**THE TASK:** Take the material and output all of it exactly.

**INFORMATION PROVIDED:**

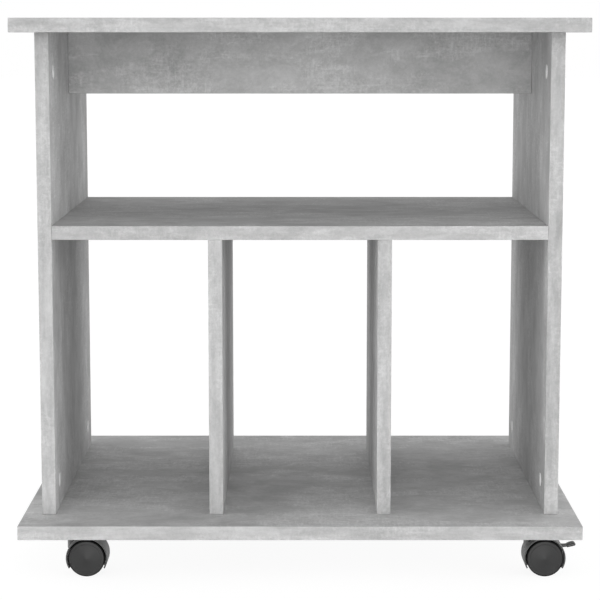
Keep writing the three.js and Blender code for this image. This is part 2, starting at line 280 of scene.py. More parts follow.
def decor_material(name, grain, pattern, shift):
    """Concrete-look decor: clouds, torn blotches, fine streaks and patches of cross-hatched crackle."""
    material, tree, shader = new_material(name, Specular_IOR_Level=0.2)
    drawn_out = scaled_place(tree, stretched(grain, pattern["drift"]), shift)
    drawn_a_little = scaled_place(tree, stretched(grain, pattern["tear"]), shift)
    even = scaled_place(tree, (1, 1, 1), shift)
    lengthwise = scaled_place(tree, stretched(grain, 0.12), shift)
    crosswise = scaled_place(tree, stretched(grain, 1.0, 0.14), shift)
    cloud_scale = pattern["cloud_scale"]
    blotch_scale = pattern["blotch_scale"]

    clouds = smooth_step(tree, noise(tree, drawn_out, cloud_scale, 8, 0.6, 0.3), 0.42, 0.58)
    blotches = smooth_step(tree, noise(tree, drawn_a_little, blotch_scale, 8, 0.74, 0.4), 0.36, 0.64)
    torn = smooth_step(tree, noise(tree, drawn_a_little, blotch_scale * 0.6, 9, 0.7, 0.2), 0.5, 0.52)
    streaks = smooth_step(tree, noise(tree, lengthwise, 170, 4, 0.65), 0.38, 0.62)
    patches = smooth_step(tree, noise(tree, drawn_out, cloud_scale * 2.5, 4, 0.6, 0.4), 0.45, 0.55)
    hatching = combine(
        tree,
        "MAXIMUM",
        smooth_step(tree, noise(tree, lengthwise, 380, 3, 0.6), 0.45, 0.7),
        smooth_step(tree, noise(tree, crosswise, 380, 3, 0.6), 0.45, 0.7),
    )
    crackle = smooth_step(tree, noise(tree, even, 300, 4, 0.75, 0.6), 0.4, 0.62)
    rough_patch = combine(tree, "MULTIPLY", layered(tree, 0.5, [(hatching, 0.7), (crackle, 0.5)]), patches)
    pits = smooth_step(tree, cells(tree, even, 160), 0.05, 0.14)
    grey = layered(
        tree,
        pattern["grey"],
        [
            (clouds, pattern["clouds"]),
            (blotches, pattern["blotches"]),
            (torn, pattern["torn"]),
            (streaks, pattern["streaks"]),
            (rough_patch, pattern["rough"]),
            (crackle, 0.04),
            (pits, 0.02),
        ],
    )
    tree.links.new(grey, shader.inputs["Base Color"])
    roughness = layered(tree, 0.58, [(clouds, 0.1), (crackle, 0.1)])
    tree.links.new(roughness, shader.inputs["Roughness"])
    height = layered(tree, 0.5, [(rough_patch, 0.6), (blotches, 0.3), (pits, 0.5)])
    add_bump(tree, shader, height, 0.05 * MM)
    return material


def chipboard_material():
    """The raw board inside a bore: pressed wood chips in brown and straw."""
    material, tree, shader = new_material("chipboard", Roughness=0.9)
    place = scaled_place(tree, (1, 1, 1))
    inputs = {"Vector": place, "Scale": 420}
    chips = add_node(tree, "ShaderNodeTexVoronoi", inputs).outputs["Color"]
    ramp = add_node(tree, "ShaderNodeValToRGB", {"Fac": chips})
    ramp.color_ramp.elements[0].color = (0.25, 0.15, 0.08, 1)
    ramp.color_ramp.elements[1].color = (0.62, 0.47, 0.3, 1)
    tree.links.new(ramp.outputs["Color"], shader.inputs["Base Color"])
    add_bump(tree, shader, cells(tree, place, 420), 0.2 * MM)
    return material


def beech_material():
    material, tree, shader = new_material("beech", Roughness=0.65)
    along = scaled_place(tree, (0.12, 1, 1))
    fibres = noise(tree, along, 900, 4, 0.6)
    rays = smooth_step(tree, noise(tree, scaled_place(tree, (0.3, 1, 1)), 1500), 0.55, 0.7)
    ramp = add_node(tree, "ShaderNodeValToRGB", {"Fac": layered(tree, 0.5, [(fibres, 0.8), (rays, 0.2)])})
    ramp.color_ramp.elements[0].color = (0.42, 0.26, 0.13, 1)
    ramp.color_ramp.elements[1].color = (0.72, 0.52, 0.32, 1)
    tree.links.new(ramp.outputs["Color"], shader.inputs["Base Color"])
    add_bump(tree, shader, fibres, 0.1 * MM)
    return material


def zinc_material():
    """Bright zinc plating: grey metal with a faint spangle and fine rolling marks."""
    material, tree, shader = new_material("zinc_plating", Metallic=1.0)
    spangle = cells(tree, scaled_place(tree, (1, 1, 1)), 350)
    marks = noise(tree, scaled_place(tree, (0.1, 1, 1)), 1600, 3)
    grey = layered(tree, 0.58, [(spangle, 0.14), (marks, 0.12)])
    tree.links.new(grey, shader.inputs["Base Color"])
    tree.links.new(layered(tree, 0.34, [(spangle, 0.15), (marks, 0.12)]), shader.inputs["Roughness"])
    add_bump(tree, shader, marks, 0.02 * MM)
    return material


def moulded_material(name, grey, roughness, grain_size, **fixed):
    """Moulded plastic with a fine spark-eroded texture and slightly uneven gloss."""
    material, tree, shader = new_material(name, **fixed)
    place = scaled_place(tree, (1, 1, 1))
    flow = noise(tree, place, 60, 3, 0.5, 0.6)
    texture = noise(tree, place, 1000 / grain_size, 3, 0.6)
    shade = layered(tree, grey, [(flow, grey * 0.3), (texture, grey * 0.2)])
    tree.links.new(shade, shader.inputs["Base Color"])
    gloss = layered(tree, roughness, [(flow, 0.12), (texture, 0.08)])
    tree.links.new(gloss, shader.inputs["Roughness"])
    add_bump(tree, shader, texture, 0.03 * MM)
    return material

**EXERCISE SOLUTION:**
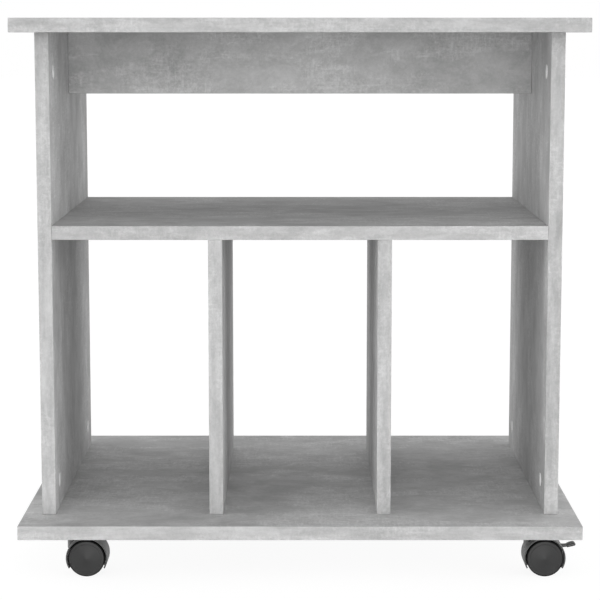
Keep writing the three.js and Blender code for this image. This is part 2, starting at line 280 of scene.py. More parts follow.
def decor_material(name, grain, pattern, shift):
    """Concrete-look decor: clouds, torn blotches, fine streaks and patches of cross-hatched crackle."""
    material, tree, shader = new_material(name, Specular_IOR_Level=0.2)
    drawn_out = scaled_place(tree, stretched(grain, pattern["drift"]), shift)
    drawn_a_little = scaled_place(tree, stretched(grain, pattern["tear"]), shift)
    even = scaled_place(tree, (1, 1, 1), shift)
    lengthwise = scaled_place(tree, stretched(grain, 0.12), shift)
    crosswise = scaled_place(tree, stretched(grain, 1.0, 0.14), shift)
    cloud_scale = pattern["cloud_scale"]
    blotch_scale = pattern["blotch_scale"]

    clouds = smooth_step(tree, noise(tree, drawn_out, cloud_scale, 8, 0.6, 0.3), 0.42, 0.58)
    blotches = smooth_step(tree, noise(tree, drawn_a_little, blotch_scale, 8, 0.74, 0.4), 0.36, 0.64)
    torn = smooth_step(tree, noise(tree, drawn_a_little, blotch_scale * 0.6, 9, 0.7, 0.2), 0.5, 0.52)
    streaks = smooth_step(tree, noise(tree, lengthwise, 170, 4, 0.65), 0.38, 0.62)
    patches = smooth_step(tree, noise(tree, drawn_out, cloud_scale * 2.5, 4, 0.6, 0.4), 0.45, 0.55)
    hatching = combine(
        tree,
        "MAXIMUM",
        smooth_step(tree, noise(tree, lengthwise, 380, 3, 0.6), 0.45, 0.7),
        smooth_step(tree, noise(tree, crosswise, 380, 3, 0.6), 0.45, 0.7),
    )
    crackle = smooth_step(tree, noise(tree, even, 300, 4, 0.75, 0.6), 0.4, 0.62)
    rough_patch = combine(tree, "MULTIPLY", layered(tree, 0.5, [(hatching, 0.7), (crackle, 0.5)]), patches)
    pits = smooth_step(tree, cells(tree, even, 160), 0.05, 0.14)
    grey = layered(
        tree,
        pattern["grey"],
        [
            (clouds, pattern["clouds"]),
            (blotches, pattern["blotches"]),
            (torn, pattern["torn"]),
            (streaks, pattern["streaks"]),
            (rough_patch, pattern["rough"]),
            (crackle, 0.04),
            (pits, 0.02),
        ],
    )
    tree.links.new(grey, shader.inputs["Base Color"])
    roughness = layered(tree, 0.58, [(clouds, 0.1), (crackle, 0.1)])
    tree.links.new(roughness, shader.inputs["Roughness"])
    height = layered(tree, 0.5, [(rough_patch, 0.6), (blotches, 0.3), (pits, 0.5)])
    add_bump(tree, shader, height, 0.05 * MM)
    return material


def chipboard_material():
    """The raw board inside a bore: pressed wood chips in brown and straw."""
    material, tree, shader = new_material("chipboard", Roughness=0.9)
    place = scaled_place(tree, (1, 1, 1))
    inputs = {"Vector": place, "Scale": 420}
    chips = add_node(tree, "ShaderNodeTexVoronoi", inputs).outputs["Color"]
    ramp = add_node(tree, "ShaderNodeValToRGB", {"Fac": chips})
    ramp.color_ramp.elements[0].color = (0.25, 0.15, 0.08, 1)
    ramp.color_ramp.elements[1].color = (0.62, 0.47, 0.3, 1)
    tree.links.new(ramp.outputs["Color"], shader.inputs["Base Color"])
    add_bump(tree, shader, cells(tree, place, 420), 0.2 * MM)
    return material


def beech_material():
    material, tree, shader = new_material("beech", Roughness=0.65)
    along = scaled_place(tree, (0.12, 1, 1))
    fibres = noise(tree, along, 900, 4, 0.6)
    rays = smooth_step(tree, noise(tree, scaled_place(tree, (0.3, 1, 1)), 1500), 0.55, 0.7)
    ramp = add_node(tree, "ShaderNodeValToRGB", {"Fac": layered(tree, 0.5, [(fibres, 0.8), (rays, 0.2)])})
    ramp.color_ramp.elements[0].color = (0.42, 0.26, 0.13, 1)
    ramp.color_ramp.elements[1].color = (0.72, 0.52, 0.32, 1)
    tree.links.new(ramp.outputs["Color"], shader.inputs["Base Color"])
    add_bump(tree, shader, fibres, 0.1 * MM)
    return material


def zinc_material():
    """Bright zinc plating: grey metal with a faint spangle and fine rolling marks."""
    material, tree, shader = new_material("zinc_plating", Metallic=1.0)
    spangle = cells(tree, scaled_place(tree, (1, 1, 1)), 350)
    marks = noise(tree, scaled_place(tree, (0.1, 1, 1)), 1600, 3)
    grey = layered(tree, 0.58, [(spangle, 0.14), (marks, 0.12)])
    tree.links.new(grey, shader.inputs["Base Color"])
    tree.links.new(layered(tree, 0.34, [(spangle, 0.15), (marks, 0.12)]), shader.inputs["Roughness"])
    add_bump(tree, shader, marks, 0.02 * MM)
    return material


def moulded_material(name, grey, roughness, grain_size, **fixed):
    """Moulded plastic with a fine spark-eroded texture and slightly uneven gloss."""
    material, tree, shader = new_material(name, **fixed)
    place = scaled_place(tree, (1, 1, 1))
    flow = noise(tree, place, 60, 3, 0.5, 0.6)
    texture = noise(tree, place, 1000 / grain_size, 3, 0.6)
    shade = layered(tree, grey, [(flow, grey * 0.3), (texture, grey * 0.2)])
    tree.links.new(shade, shader.inputs["Base Color"])
    gloss = layered(tree, roughness, [(flow, 0.12), (texture, 0.08)])
    tree.links.new(gloss, shader.inputs["Roughness"])
    add_bump(tree, shader, texture, 0.03 * MM)
    return material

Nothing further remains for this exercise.